At some point over the next few weeks, if the subject isn’t made moot by primary results, we’re thinking of publishing here at TDS some thoughts from convention veterans of the real issues posed by the possibility of a convention where the nominee is not certain going in. But I’m reasonably sure none of them will begin with a superdelegate sex scene. And that’s one of many reasons I’m toiling away here instead of pulling down big bucks in Hollywood.


McCainiacs

HRC’s campaign is not the only one getting some extra scrutiny this week. Jason Zengerle of The New Republic has done a major article analyzing the personnel and strategy of John McCain’s campaign. He unravels the complex John Weaver-Rick Davis rivalry that’s been at the center of the campaign’s various purges and power struggles. And he also explains the odd Davis-driven decision to organize the general election campaign around a “regional autonomy” model that sounds a bit like one of those plans for stabilizing Iraq.
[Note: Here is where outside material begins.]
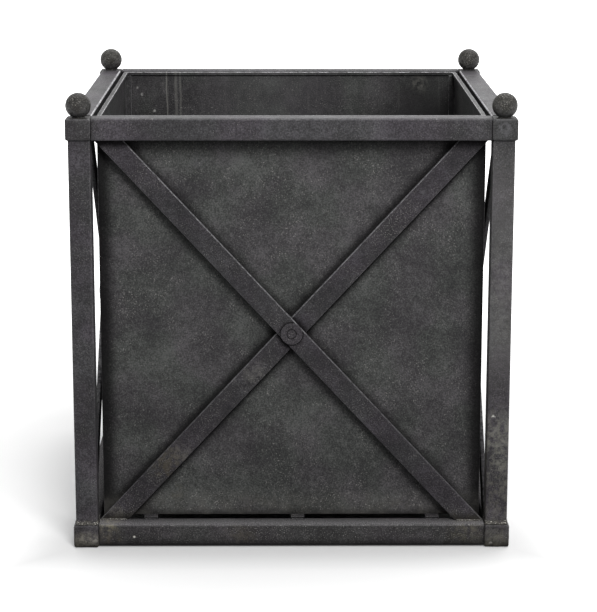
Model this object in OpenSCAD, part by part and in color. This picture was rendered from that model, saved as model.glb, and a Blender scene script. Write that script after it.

One thought I had after reading Jason’s fine piece is that it’s clear McCain’s back-from-the-grave nomination victory will tend to freeze the current campaign structure, leadership, strategy and message into place even if they aren’t necessarily right for the general election. That, after all, is how John Kerry wound up going into the 2004 general election with a questionable campaign structure, leadership, strategy and message. At about this stage four years ago, I can remember some Kerry supporters muttering to each other things like: “How can you convince a candidate his campaign is making potentially fatal mistakes when he’s just won the nomination after being left for dead?” I wonder if any McCainiacs are muttering similar things to each other today.